I think I know where the fountain of youth might be. Contrary to my vain efforts, it’s not in more ab exercises and hair dye or other questionably effective tricks. It’s no particular place or thing, but more like something you become—that, at least, is what I read from Ralph Waldo Emerson, hero of the Transcendentalists– and me, too.

You have to become a transparent eyeball. Strange, no? But come on, it’s a great metaphor, isn’t it? Emerson nails it when he wrote, in one of the most oft-quoted paragraphs in early American literature:

Crossing a bare common, in snow puddles, at twilight, under a clouded sky, without having in my thoughts any occurrence of special good fortune, I have enjoyed a perfect exhilaration. I am glad to the brink of fear. In the woods too, a man casts off his years, as the snake his slough, and at what period soever of life, is always a child. In the woods, is perpetual youth. Within these plantations of God, a decorum and sanctity reign, a perennial festival is dressed, and the guest sees not how he should tire of them in a thousand years. In the woods, we return to reason and faith. There I feel that nothing can befall me in life, — no disgrace, no calamity, (leaving me my eyes,) which nature cannot repair. Standing on the bare ground, — my head bathed by the blithe air, and uplifted into infinite space, — all mean egotism vanishes. I become a transparent eye-ball; I am nothing; I see all; the currents of the Universal Being circulate through me; I am part or particle of God. From Nature, 1836

Sorry, o ye mockers of the transparent eyeball but I LOVE this. And have felt again and again in unexpected moments, usually on walks and in nature, exactly what he means.

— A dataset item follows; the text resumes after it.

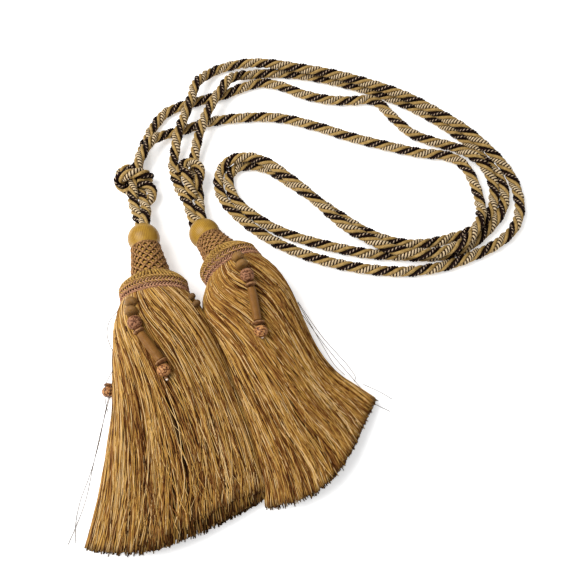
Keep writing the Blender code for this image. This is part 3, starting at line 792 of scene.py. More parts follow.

Sure, there have been many mockers of the transparent eyeball. Check out this cartoon made by Emerson’s friend after Ralph Waldo first wrote Nature.

 

transparent-eyeball email

And yes, it is weird, it is an easy concept to laugh about. And yes, some might say that new agey spiritualists have taken up the transparent eyeball image, and much of Emerson, too, in fact, as their own. But this is not new agey, this is old agey. Eternal. This is that “perfect exhilaration” of forgetting yourself—it can happen in something so simple or commonplace as walking in Pease Park here in Austin—and it’s probably just as it was for Emerson over 150 years ago walking in the woods outside of Concord. The transparent eyeball is timeless.

And to be one makes us, for at least a little while, timeless, too. “In the woods, is perpetual youth,” he says. And he was a SMART guy.

Something to think about when I purchase my next bottle of L’Oreal Root Rescue. But maybe even a transparent eyeball wants to looks its best.